Figure 7. Amacrine Dm8 neurons receive direct synaptic input from multiple R7 neurons

(A–A’) Single Dm8 neuron clones were generated using ort^C2-Gal4, hs-Flp, and UAS->CD2>mCD8GFP and visualized with anti-GFP antibody (green). Photoreceptor axons were visualized with MAb24B10 antibody (red). Dm8 neurons extend large processes in medulla stratum M6 (arrow, inset) where they are postsynaptic to 13–16 R7s (A’) and presynaptic to Tm5s. In addition, each Dm8 extends small centrifugal processes to stratum M4 where they are presynaptic to Tm9 (double arrows, A, B). Demonstration of synaptic relations is shown from EM in later panels. (Inset) A low magnification view of (A). The arrowhead and arrow indicate the Dm8 neuron shown in (A). (A’) Isosurface representation of processes of a single Dm8 neuron in a proximo-distal view. (B) Distribution of presynaptic sites of a single Dm8 neuron. Presynaptic reporter synaptotagmin-HA (red) was localized to the Dm8 processes in strata M6 and M4 (double arrows). (C) Dm8 is postsynaptic to R7s. A single EM section from stratum M6 shows Dm8 processes marked by an EM marker HRP-CD2 and stained with DAB. R7 terminal was identified based on its vesicle-laden ultrastructure, the presence of capitate projections (not shown) and its location in stratum M6. Presynaptic T-bar ribbon (arrowhead) in R7 profile is juxtaposed to postsynaptic elements of Dm8 with electron-dense membranes. (D) Serial-EM reconstruction of processes of three Dm8 neurons (pink, yellow and blue) and corresponding R7 terminals (orange). The processes of Dm8 neurons tile stratum M6 with partial overlapping so that each R7 is presynaptic to one or two Dm8 cells. (E–F) Profiles of R7 (orange), Dm8 (pink), Tm5 (green) and Tm9 (beige) reconstructed from a single medulla column. (G,H) Single EM sections show that Dm8 is presynaptic to Tm5 (G) and Tm9 (H). Presynaptic T-bar ribbons in Dm8, indicated by arrowheads, point in the presumed direction of transmission. Scale bar: 5 µm in (A, B); 500 nm in (C); 200 nm in (G) for (G,H)

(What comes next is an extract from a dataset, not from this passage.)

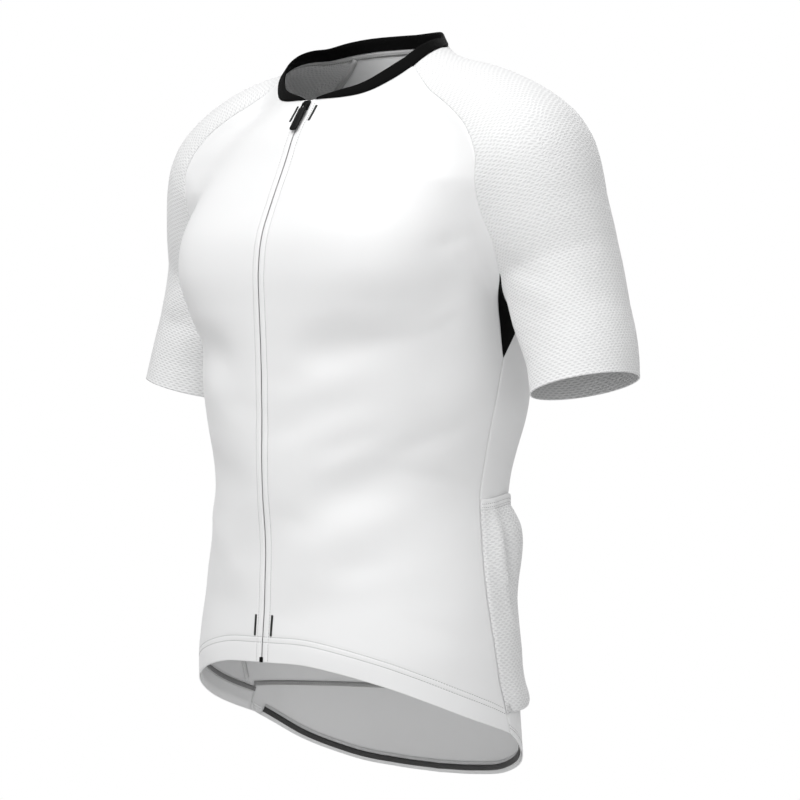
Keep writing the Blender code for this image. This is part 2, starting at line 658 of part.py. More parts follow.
slider_place = zip_place(SLIDER_BELOW)
local_solid("zip_slider", [
    ((-0.0040, -0.0052, LAY_GAP), (0.0040, 0.0058, 0.0028), 0.0006),
    ((-0.0012, -0.0037, 0.0020), (0.0012, -0.0021, 0.0060), 0.0),
    ((-0.0012, 0.0021, 0.0020), (0.0012, 0.0037, 0.0060), 0.0),
    ((-0.0013, -0.0038, 0.0052), (0.0013, 0.0038, 0.0062), 0.0),
], slider_place, BLACK_PLASTIC)
hinge = slider_place[0] + slider_place[2] * HINGE_OUT
pull = local_solid("zip_pull", [
    ((-0.0033, -0.0006, HINGE_OUT - 0.0006), (0.0033, 0.0006, HINGE_OUT + 0.0006), 0.0),
    ((-0.0034, -0.0007, HINGE_OUT - 0.0007), (-0.0020, 0.0080, HINGE_OUT + 0.0007), 0.0),
    ((0.0020, -0.0007, HINGE_OUT - 0.0007), (0.0034, 0.0080, HINGE_OUT + 0.0007), 0.0),
    ((-PULL_WIDTH / 2, 0.0066, HINGE_OUT - PULL_THICK / 2 - 0.0004),
     (PULL_WIDTH / 2, 0.0066 + PULL_LENGTH, HINGE_OUT + PULL_THICK / 2 - 0.0004), 0.0006),
], slider_place, BLACK_PLASTIC)
pull.data.transform(Matrix.Translation(Vector(-hinge)))     # its origin is the axis
pull.location = hinge

# bottom stop, over the foot of the slot
stop_place = zip_place(ZIP_LENGTH_TO_STOP)
local_solid("zip_stop", [
    ((-0.0013, -0.0018, LAY_GAP), (0.0013, 0.0018, 0.0013), 0.0003),
], stop_place, BLACK_PLASTIC)


# ---------------------------------------------------------------- back pockets
def pocket_swell(u, v):
    """How far the pocket panel stands off the back: u across it, v up it."""
    across_one = np.abs(np.sin(np.pi * POCKETS * u)) ** 0.7
    across_one = across_one * (1 + MIDDLE_POCKET * (np.abs(u - 0.5) < 0.5 / POCKETS))
    edge = stepped(u / POCKET_SIDE) * stepped((1 - u) / POCKET_SIDE)
    up = np.interp(v, POCKET_SWELL[:, 0], POCKET_SWELL[:, 1])
    return across_one * edge * up


back_lines = folded(back_grid)
back_out = normal(back_grid)


def between_rows(lines, row):
    """A row of the grid, or one part of the way to the next."""
    low = int(math.floor(row))
    part_way = row - low
    if part_way == 0:
        return lines[low]
    return lines[low] * (1 - part_way) + lines[low + 1] * part_way


pocket_rows = np.linspace(POCKET_FOOT_ROW, POCKET_MOUTH_ROW, POCKET_CELLS + 1)
mouth = between_rows(back_lines, POCKET_MOUTH_ROW)
above = between_rows(back_lines, POCKET_MOUTH_ROW + 1)
band_part = POCKET_BAND / np.linalg.norm(above - mouth, axis=1)[:, None]


def lay_over_back(lines, facing, swell, thick):
    """The outer and inner faces of a layer that lies over the back panel."""
    outer = lines + facing * (LAY_GAP + thick + swell[..., None])
    return outer, outer - facing * thick


u = np.linspace(0.0, 1.0, back_grid.shape[1])[None, :]
v = np.linspace(0.0, 1.0, POCKET_CELLS + 1)[:, None]
lines = np.stack([between_rows(back_lines, row) for row in pocket_rows])
facing = np.stack([between_rows(back_out, row) for row in pocket_rows])
swell = pocket_swell(u, v)
outer, inner = lay_over_back(lines, facing, swell, CLOTH)
wall("pocket_panel", outer, inner, WHITE_MESH)

band_low = mouth + (above - mouth) * (0.0003 / POCKET_BAND) * band_part
band_high = mouth + (above - mouth) * band_part
band_lines = np.stack([band_low, band_high])
mouth_out = between_rows(back_out, POCKET_MOUTH_ROW)
band_facing = np.stack([mouth_out, mouth_out])
band_swell = np.vstack([pocket_swell(u, np.array([[1.0]]))] * 2)
outer, inner = lay_over_back(band_lines, band_facing, band_swell, BAND_WALL)
wall("pocket_band", outer, inner, WHITE_KNIT)

# ---------------------------------------------------------------- hem gripper
def up_columns(lines, reach):
    """Points of each column at a given distance above the hem."""
    places = []
    for column in lines.transpose(1, 0, 2):
        length = np.concatenate([[0.0], np.cumsum(np.linalg.norm(np.diff(column, axis=0),
                                                                axis=1))])
        places.append([np.interp(reach, length, column[:, k]) for k in range(3)])
    return np.array(places)


gripper = np.stack([up_columns(back_lines, GRIPPER_RISE),
                    up_columns(back_lines, GRIPPER_RISE + GRIPPER_WIDTH)])
gripper_out = np.stack([back_out[0], back_out[0]])
gripper_face = gripper - gripper_out * (CLOTH + LAY_GAP)
wall("back_gripper", gripper_face, gripper_face - gripper_out * GRIPPER_THICK, GREY_ELASTIC)
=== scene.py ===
# %% [markdown]
# # A short-sleeve cycling jersey, sewn panel by panel
#
# The solids of this jersey stand where the real garment stands: two fronts, a back,
# two sleeves, underarm gussets, a collar, a zip and rear pockets, all hollow.  This
# lesson lays fine cloth over the same form, sews it with thread, and gives every
# fabric its own knit.  The frame comes first, because each piece rides on it.

# %% Load the frame
import math
import bmesh
import bpy
import numpy as np
from mathutils import Matrix, Vector


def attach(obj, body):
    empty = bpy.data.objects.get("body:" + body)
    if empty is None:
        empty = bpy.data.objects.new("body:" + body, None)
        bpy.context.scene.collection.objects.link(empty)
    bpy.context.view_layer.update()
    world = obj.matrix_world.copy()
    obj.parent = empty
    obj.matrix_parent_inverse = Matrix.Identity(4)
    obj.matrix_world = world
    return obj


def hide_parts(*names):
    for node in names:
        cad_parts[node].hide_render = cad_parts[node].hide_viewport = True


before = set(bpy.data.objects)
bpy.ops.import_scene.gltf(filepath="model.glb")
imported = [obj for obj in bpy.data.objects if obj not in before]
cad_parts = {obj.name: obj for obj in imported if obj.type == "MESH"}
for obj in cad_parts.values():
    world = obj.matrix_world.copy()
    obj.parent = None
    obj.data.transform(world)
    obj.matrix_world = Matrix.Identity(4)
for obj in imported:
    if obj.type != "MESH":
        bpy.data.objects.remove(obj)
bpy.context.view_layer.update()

# %% [markdown]
# ## Camera, light and floor
#
# A garment on a plain ground wants a long lens, so that near and far sleeve keep
# their sizes.  The camera stands level with the waist at the wearer's front left.
# White cloth shows its folds only where the light has a direction: one broad lamp
# above the chest does most of the work, and three weaker ones open up the side, the
# hem and the back.  The sky is brighter overhead than below, so that cloth which
# faces down is greyer.  The camera itself sees plain white.

# %% Camera
CAMERA_TURN = math.radians(45.0)
CAMERA_AWAY = 3.5
CAMERA_HEIGHT = -0.321
CAMERA_LENS = 165.4         # mm, on a sensor 36 mm wide
CAMERA_SHIFT = 0.0475       # share of the picture's width


def in_scene(name, data):
    """A new object that holds this data, linked to the scene."""
    made = bpy.data.objects.new(name, data)
    bpy.context.scene.collection.objects.link(made)
    return made


camera = in_scene("camera", bpy.data.cameras.new("camera"))
camera.data.sensor_width = 36.0
camera.data.lens = CAMERA_LENS
camera.data.shift_x = CAMERA_SHIFT
camera.location = (CAMERA_AWAY * math.sin(CAMERA_TURN), -CAMERA_AWAY * math.cos(CAMERA_TURN),
                   CAMERA_HEIGHT)
camera.rotation_euler = (math.pi / 2, 0.0, CAMERA_TURN)
bpy.context.scene.camera = camera
print("camera at", [round(v, 3) for v in camera.location])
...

Figure 8. Medulla circuits in chromatic information processing

Summary diagram of synaptic connections between photoreceptor neurons and their first-order interneurons. Small-field projection neurons, Tm5 and Tm9, receive inputs from the chromatic channels, R7 and R8, respectively, as well as from the achromatic channel L3. Wide-field amacrine neuron Dm8 receives input from multiple R7s and is presynaptic to Tm5 and Tm9. In addition, R7 receives direct input from R8.